Important aspects of the problem space:

  • There is a "pillar" of challenges associated with the research culture overall and the HCI research culture in particular. Those are on the left.
  • Similar pillar of challenges on the right: the corporate culture overall and user experience practice culture in particular.
  • It is hard to change culture. There may be some opportunities to address some of the challenges directly in each/both pillars, but be aware what you are getting yourself into if you try to tackle them.
  • There are 3 levels of bridging, across the middle: Education (fundamental training and schooling), Knowledge-sharing (helping researchers and practitioners by sharing details on a regular basis) and Communication (just making sure we can talk with each other in an intelligent way).
  • Improving simple communication between researchers and practitioners is one place to start. Sharing knowledge is harder (but has the bigger pay-off) and forming an educational foundation should lead to the ability to address deeper challenges.

Examples of specific gaps at the cultural levels:

  • Researchers are focused on openly publishing answers to narrow questions, while practitioners want broad answers, quickly, that they can apply for a strategic advantage.
  • Researchers are often focused on publishing to gain credibility with other researchers (for tenure, for example), especially for HCI, where it may not be a respected part of computer science. Practitioners are often not given the time by stakeholders (who do not value UX) to understand core principles from research, instead pressured to just do "good enough".
  • Both researchers and practitioners are having a hard time keeping up the pace of technology change and the rapidly evolving design landscape as a whole. They each have too much to learn to just keep up with their "day jobs" and no time or energy left to interact with each other.

Examples of specific challenges in "bridge building" areas of communication, knowledge and education:

  • It can be a challenge just to find the right people "on the other side": for example, locating a researcher who is studying something that a specific practitioner needs help with. When a good match is made, it can be hard for researchers and practitioners to speak the same language and to find ways to collaborate (e.g., a researcher on a several-year grant working vs. a practitioner who needs to make a decision within a few weeks).
  • At a more fundamental level, it is hard to translate "research questions" to "practical answers". Some researchers have a hard time explaining what the practical implication is of their research. Many practitioners have a hard time explaining what they really need to know (in a way that can actually be researched).
  • In this multi- and inter-disciplinary area, it is hard to build common knowledge bases that work for either researchers or practitioners, let alone something that works for both at the same time.
  • The educational setting is an ideal place to "start off on the right foot" but the rapid pace of technology, the difficulty in teaching both foundational theory and practical skills in higher education, competition from the private sector, and the disciplinary upheaval makes it difficult to accomplish basic educational goals, let alone something that is often considered a "nice to have" like having graduates who understand research.

The next sections are reviews of the challenges from various communities perspectives, along with some some of the activities they are doing to try to improve the interaction between researchers and practitioners.

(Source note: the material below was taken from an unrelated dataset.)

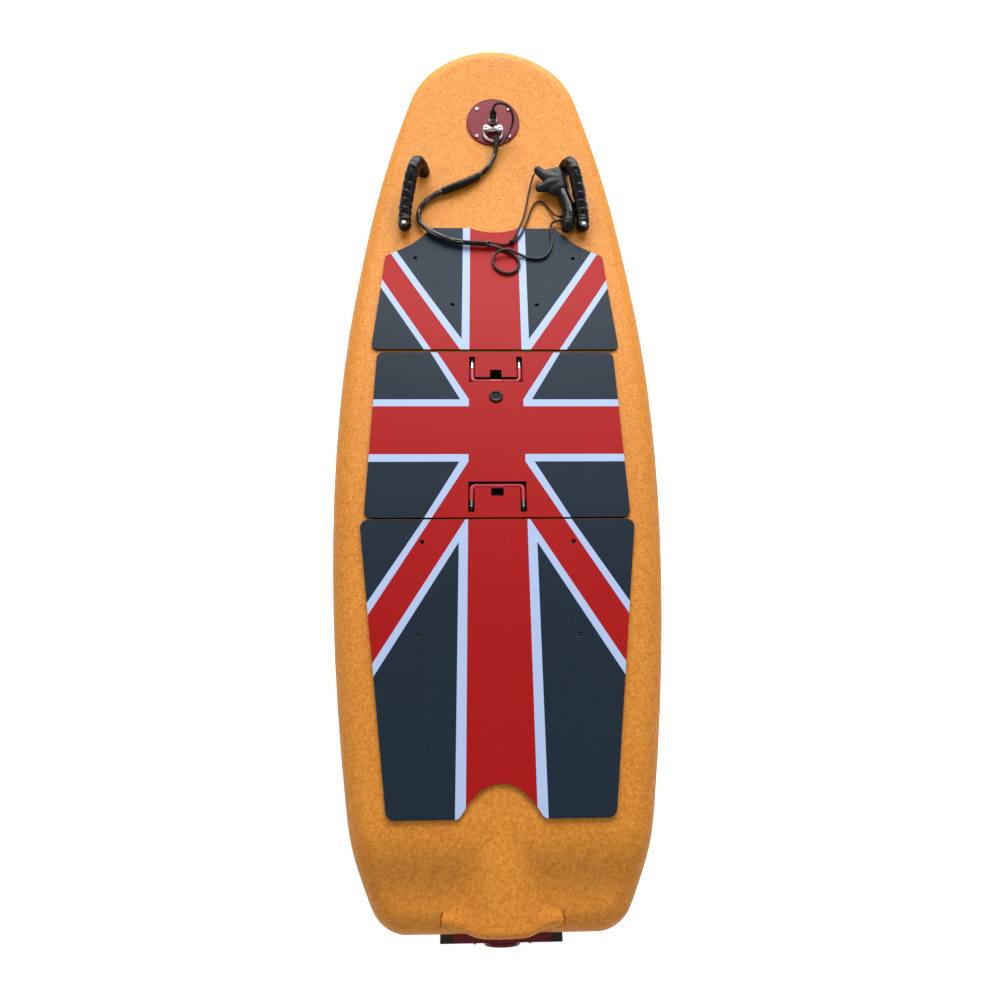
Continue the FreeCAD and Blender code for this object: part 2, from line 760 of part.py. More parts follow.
def buildImpeller():
    half = impeller_length / 2
    hub = rod(V(0, impeller_y + half, pump_axis_z), V(0, impeller_y - half, pump_axis_z), hub_radius)
    shaft_front = V(0, motor_front_y - motor_length - fit_gap, pump_axis_z)
    shaft = rod(shaft_front, V(0, impeller_y, pump_axis_z), shaft_radius)
    blade_reach = bore_radius - tip_clearance - 0.6
    blade = twistedBlade(impeller_y, impeller_length, hub_radius - 3, blade_reach, 4, 50)
    return hub.fuse([shaft] + aroundPump(blade, blade_count))


def buildStator():
    half = stator_length / 2
    hub = rod(V(0, stator_y + half, pump_axis_z), V(0, stator_y - half, pump_axis_z), hub_radius)
    tail = Part.makeCone(hub_radius, 5, stator_cone_length, V(0, stator_y - half, pump_axis_z), -Y_AXIS)
    vane = box(-2, 2, stator_y - half, stator_y + half, hub_radius - 3, bore_radius + 1)
    vane.translate(V(0, 0, pump_axis_z))
    inside = rod(V(0, stator_y + half, pump_axis_z), V(0, stator_y - half, pump_axis_z), bore_radius)
    vanes = [piece.common(inside) for piece in aroundPump(vane, vane_count)]
    return hub.fuse([tail] + vanes)


def buildNosePieces():
    top = nose_plate_thickness - nose_plate_seat
    pieces = {}
    plate = Part.makeCylinder(nose_plate_diameter / 2, nose_plate_thickness, V(0, 0, -nose_plate_seat))
    pieces["nose_plate"] = plate
    screws = []
    for x in (nose_screw_x, -nose_screw_x):
        for y in (nose_screw_y, -nose_screw_y):
            screws.append(Part.makeCylinder(screw_head_radius, screw_head_height, V(x, y, top)))
    pieces["nose_screws"] = Part.makeCompound(screws)
    base = roundedPlate(23, bracket_y - 11, bracket_y + 11, top, top + 3, 6)
    ring_y = bracket_y - 6
    ring_z = top + ring_axis_height
    ring_tilt = math.degrees(math.asin((ring_axis_height - ring_wire / 2 - 0.1) / (ring_radius + ring_leg)))
    hole = rod(V(-40, ring_y, ring_z), V(40, ring_y, ring_z), ring_wire / 2 + fit_gap)
    ears = symmetricBox(14, bracket_y - 11, bracket_y - 1, top + 2, top + 11)
    pieces["ring_bracket"] = base.fuse(ears).cut(hole)
    pieces["bracket_screws"] = both(Part.makeCylinder(4, 2, V(17, bracket_y + 5.5, top + 3)))
    bar = rod(V(-ring_radius, 0, 0), V(ring_radius, 0, 0), ring_wire / 2)
    path = Part.Wire([
        Part.LineSegment(V(-ring_radius, 0, 0), V(-ring_radius, -ring_leg, 0)).toShape(),
        Part.Arc(V(-ring_radius, -ring_leg, 0), V(0, -ring_leg - ring_radius, 0),
                 V(ring_radius, -ring_leg, 0)).toShape(),
        Part.LineSegment(V(ring_radius, -ring_leg, 0), V(ring_radius, 0, 0)).toShape()])
    section = Part.Wire(Part.makeCircle(ring_wire / 2, V(-ring_radius, 0, 0), Y_AXIS))
    bow = path.makePipeShell([section], True, False)
    corners = [Part.makeSphere(ring_wire / 2, V(side * ring_radius, 0, 0)) for side in (1, -1)]
    ring = bar.fuse([bow] + corners)
    ring.rotate(V(0, 0, 0), X_AXIS, ring_tilt)
    ring.translate(V(0, ring_y, ring_z))
    pieces["tie_ring"] = ring
    foot = Part.makeCylinder(connector_radius + 1.5, 7, V(0, connector_y, top))
    nut = Part.makeCylinder(connector_radius, 15, V(0, connector_y, top + 7))
    neck = Part.makeCylinder(connector_radius - 1.2, connector_height - 22, V(0, connector_y, top + 22))
    pieces["cable_connector"] = foot.fuse([nut, neck])
    return {name: onNose(piece) for name, piece in pieces.items()}


# A cord's tube: straight runs joined by tangent arcs, each arc as large as its two runs allow
def tube(points, diameter, name=None):
    edges = []
    last = points[0]
    radii = []
    for index in range(1, len(points) - 1):
        here = points[index]
        back = points[index - 1] - here
        ahead = points[index + 1] - here
        turn = math.pi - back.getAngle(ahead)
        radius = 0.45 * min(back.Length, ahead.Length) / math.tan(turn / 2)
        radii.append(radius)
        reach_in = radius * math.tan(turn / 2)
        back.normalize()
        ahead.normalize()
        start = here + back * reach_in
        end = here + ahead * reach_in
        middle = here + (back + ahead).normalize() * (radius / math.cos(turn / 2) - radius)
        edges.append(Part.LineSegment(last, start).toShape())
        edges.append(Part.Arc(start, middle, end).toShape())
        last = end
    edges.append(Part.LineSegment(last, points[-1]).toShape())
    path = Part.Wire(edges)
    profile = Part.Wire(Part.makeCircle(diameter / 2, points[0], points[1] - points[0]))
    solid = path.makePipeShell([profile], True, False)
    if name:
        expected = math.pi * diameter ** 2 / 4 * path.Length
        print(f"{name}: length {path.Length:.0f}, least radius {min(radii):.0f}, "
              f"{min(radii) / diameter:.1f} diameters, volume {solid.Volume / expected:.4f} of expected")
    return solid


def deckPoints(route):
    return [V(x, y, deckHeight(y) + height) for x, y, height in route]


def buildStrap():
    strap = tube(deckPoints(strap_route), 2 * strap_radius)
    x, y = strap_foot_place
    foot = Part.makeCylinder(strap_foot_radius, strap_foot_height, V(x, y, deckHeight(y) + 1.5))
    end = deckPoints(strap_route)[0]
    cap = Part.makeSphere(strap_radius, end)
    strap = strap.fuse([foot, cap])
    return strap.cut(deckBlock())


# Everything below the deck near the nose
def deckBlock():
    def at(y, z):
        return V(-reach, y, z)
    front = nose_y
    middle = (front + deck_curve_y) / 2
    edges = [
        Part.LineSegment(at(0, 0), at(0, deck_z)),
        Part.LineSegment(at(0, deck_z), at(deck_curve_y, deck_z)),
        Part.Arc(at(deck_curve_y, deck_z), at(middle, deckHeight(middle)), at(front, deckHeight(front))),
        Part.LineSegment(at(front, deckHeight(front)), at(front, 0)),
        Part.LineSegment(at(front, 0), at(0, 0))]
    return Part.Face(Part.Wire([edge.toShape() for edge in edges])).extrude(V(2 * reach, 0, 0))


def strapScrew():
    x, y = strap_foot_place
    return Part.makeCylinder(strap_screw_radius, 3, V(x, y, deckHeight(y) + 1.5 + strap_foot_height))


# Lays a piece drawn on a flat plane onto the curved deck, resting at its two ends
def layOnDeck(shape):
    y0, y1 = controller_y
    rise = deckHeight(y1) - deckHeight(y0)
    moved = shape.copy()
    moved.rotate(V(0, y0, 0), X_AXIS, math.degrees(math.atan2(rise, y1 - y0)))
    moved.translate(V(0, 0, deckHeight(y0) + controller_lift))
    return moved


def fingerPiece(line, radius):
    start = V(*line[0], controller_thickness / 2)
    end = V(*line[1], controller_thickness / 2)
    return rod(start, end, radius).fuse(Part.makeSphere(radius, end))


def buildController():
    half = controller_thickness / 2
    rings = []
    for index, (x, y, radius) in enumerate(grip_sections):
        before = grip_sections[max(index - 1, 0)]
        after = grip_sections[min(index + 1, len(grip_sections) - 1)]
        direction = V(after[0] - before[0], after[1] - before[1], 0)
        rings.append(Part.Wire(Part.makeCircle(radius, V(x, y, half), direction)))
    grip = Part.makeLoft(rings, True, True)
    head = Part.Face(roundedOutline([(x, y, 5) for x, y in head_outline[::-1]])).extrude(V(0, 0, 2 * half))
    head = head.makeFillet(6, [edge for edge in head.Edges if abs(edge.BoundBox.ZLength) < 0.1])
    grip = grip.cut(head)
    horn = fingerPiece(horn_line, horn_radius).cut(head)
    trigger = fingerPiece(trigger_line, trigger_radius).cut(head)
    return {
        "controller_grip": layOnDeck(grip), "controller_head": layOnDeck(head),
        "controller_horn": layOnDeck(horn), "controller_trigger": layOnDeck(trigger)}


def buildInserts():
    pieces = []
    for x, y in insertPlaces():
        low = deckHeight(y) - insert_length
        outside = Part.makeCylinder(insert_radius, insert_length - 0.6, V(x, y, low))
        bore = Part.makeCylinder(insert_bore, insert_length, V(x, y, low + 3))
        pieces.append(outside.cut(bore))
    return Part.makeCompound(pieces)


def buildFinBoxes():
    width, length, depth = fin_box_size
    slot_width, slot_length, slot_depth = fin_slot_size
    outer = box(
        fin_box_x - width / 2, fin_box_x + width / 2, fin_box_y - length / 2, fin_box_y + length / 2, 0, depth)
    slot = box(fin_box_x - slot_width / 2, fin_box_x + slot_width / 2, fin_box_y - slot_length / 2,
               fin_box_y + slot_length / 2, -1, slot_depth)
    return both(outer.cut(slot))


pads = buildPads()
handle, bail_ends = bailPieces()
tether = tube(deckPoints(tether_route), tether_diameter, "tether")
lead = tube(deckPoints(lead_route), cable_diameter, "lead_cable")
control = tube(deckPoints(control_route), cable_diameter, "control_cable")
long_bridle = tube(deckPoints(long_bridle_route), bridle_diameter, "bridle_long")
short_bridle = tube(deckPoints(short_bridle_route), bridle_diameter, "bridle_short")
strap = buildStrap()
battery_x, battery_y, battery_z = battery_size
nodes = {
    "hull": buildHull(),
    "lid": buildLid(),
    "lid_seal": buildSeal(),
    "lid_valve": buildValve(),
    "bail_front": handle,
    "bail_front_ends": bail_ends,
    "bail_rear": handle.mirror(V(0, 0, 0), Y_AXIS),
    "bail_rear_ends": bail_ends.mirror(V(0, 0, 0), Y_AXIS),
    "battery": symmetricBox(battery_x / 2, -battery_y / 2, battery_y / 2, bay_floor_z, bay_floor_z + battery_z),
    "motor": rod(
        V(0, motor_front_y, pump_axis_z), V(0, motor_front_y - motor_length, pump_axis_z), motor_diameter / 2),
    "ride_plate": buildRidePlate(),
    "intake_grille": buildGrille(),
    "pump_housing": buildHousing(),
    "pump_nozzle": buildNozzle(),
    "pump_stator": buildStator(),
    "impeller": buildImpeller(),
    "deck_inserts": buildInserts(),
    "fin_boxes": buildFinBoxes(),
    "hand_strap_right": strap,
    "hand_strap_left": flip(strap),
    "strap_screws": both(strapScrew()),
    "tether": tether,
    "lead_cable": lead,
    "control_cable": control,
    "bridle_long": long_bridle,
    "bridle_short": short_bridle,
    "bridle_knot": Part.makeSphere(
        knot_radius, V(*knot_place, deckHeight(knot_place[1]) + pad_thickness + knot_radius)),
}
for place, colours in pads.items():
    for colour, piece in colours.items():
        nodes[f"pad_{place}_{colour}"] = piece
nodes.update(buildNosePieces())
nodes.update(buildController())

os.makedirs("parts", exist_ok=True)
for name, shape in nodes.items():
    shape = shape.copy()
    shape.translate(V(0, -middle_y, 0))
    if not shape.isValid() or not shape.Solids:
        print("not valid:", name)
    shape.exportStep(f"parts/{name}.step")
    limits = shape.BoundBox
    print(f"{name}: {len(shape.Solids)} solids, x {limits.XMin:.1f} {limits.XMax:.1f}, "
          f"y {limits.YMin:.1f} {limits.YMax:.1f}, z {limits.ZMin:.1f} {limits.ZMax:.1f}")
print(f"nose at {nose_y:.1f}, transom at {transom_y:.1f}, origin at {middle_y:.2f}")
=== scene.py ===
import bpy
import bmesh
import math
import numpy as np
from mathutils import Matrix, Vector, noise
from mathutils.bvhtree import BVHTree


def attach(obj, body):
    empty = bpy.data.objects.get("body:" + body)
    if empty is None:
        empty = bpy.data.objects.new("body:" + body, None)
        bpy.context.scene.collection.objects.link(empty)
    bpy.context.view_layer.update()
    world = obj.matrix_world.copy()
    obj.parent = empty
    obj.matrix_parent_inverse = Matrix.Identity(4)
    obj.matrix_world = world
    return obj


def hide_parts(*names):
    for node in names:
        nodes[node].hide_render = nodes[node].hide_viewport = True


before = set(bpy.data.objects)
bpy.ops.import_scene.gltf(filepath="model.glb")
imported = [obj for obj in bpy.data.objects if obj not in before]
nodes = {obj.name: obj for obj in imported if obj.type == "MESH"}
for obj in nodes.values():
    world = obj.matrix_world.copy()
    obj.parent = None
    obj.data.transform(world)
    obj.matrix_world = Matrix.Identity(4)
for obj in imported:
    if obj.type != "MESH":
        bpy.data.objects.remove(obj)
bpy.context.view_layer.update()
print("frame loaded")

fullTurn = 2 * math.pi


# sRGB levels of 0 to 255 as a linear colour
def ink(*levels):
    linear = [level / 255 / 12.92 if level <= 10 else ((level / 255 + 0.055) / 1.055) ** 2.4 for level in levels]
    return (*linear, 1)


# A node's first output stands for the node where an input is given one
def addNode(tree, kind, inputs=None, **settings):
    made = tree.nodes.new(kind)
    for key, value in settings.items():
        setattr(made, key, value)
    for key, value in (inputs or {}).items():
        if isinstance(value, bpy.types.Node):
            value = value.outputs[0]
        if isinstance(value, bpy.types.NodeSocket):
            tree.links.new(value, made.inputs[key])
        else:
            made.inputs[key].default_value = value
    return made


def calc(tree, operation, *values, **settings):
    return addNode(tree, "ShaderNodeMath", dict(enumerate(values)), operation=operation, **settings)


def scaled(tree, vector, factor):
    return addNode(tree, "ShaderNodeVectorMath", {0: vector, "Scale": factor}, operation="SCALE")


def noiseAt(tree, place, scale, detail, roughness=0.5):
    return addNode(tree, "ShaderNodeTexNoise", {
        "Vector": place, "Scale": scale, "Detail": detail, "Roughness": roughness})


# Ends are the range it comes from, then the range it goes to, which is 0 to 1 if left out
def remap(tree, value, *ends):
    return addNode(tree, "ShaderNodeMapRange", {"Value": value, **dict(enumerate(ends, 1))})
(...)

Human-Computer Interaction Community

In addition to being to the host of the workshop that helped kick off the recent focus on research-practice interaction, SIGCHI has formed a community. The RPI community goals:

The Research-Practice Interaction community is a bridge between research and practice in HCI, including all flavors thereof (user experience, usability, interaction design, information architecture, etc.). We aim to promote the exchange of information between researchers and practitioners, such that research and its results are more accessible to practitioners and that practitioner information needs are conveyed to researchers.

One of the key ways that ACM SIGCHI's main conference, CHI, tried to be more relevant to practitioners was with conference communities: "They are the primary entry points and guides for researchers and practitioners new to CHI...They help attendees and authors find ways to connect with the conference more effectively". Two initial communities were "User experience" (which helped spawn UXRPI as a thread of discussion) and "Design" (which covered topics of interest to communication design).

An example of a CHI conference presentation that looked at the UXRPI issue is "Design research at CHI and its applicability to design practice" which found that only 7% of the CHI 2011 papers were oriented towards supporting design practice. Another design-focused CHI example is "Understanding interaction design practices" where it is proposed that HCI researchers do more frequent and more intensive studies of interaction design practice.

The Indiana University research program "Research into Interaction Design Practice" is very relevant to UXRPI: "how design-practitioners understand their own practice, their design process and how they evaluate, select, and adapt design methods" by doing analytical studies of HCI research results presented as "implications for design".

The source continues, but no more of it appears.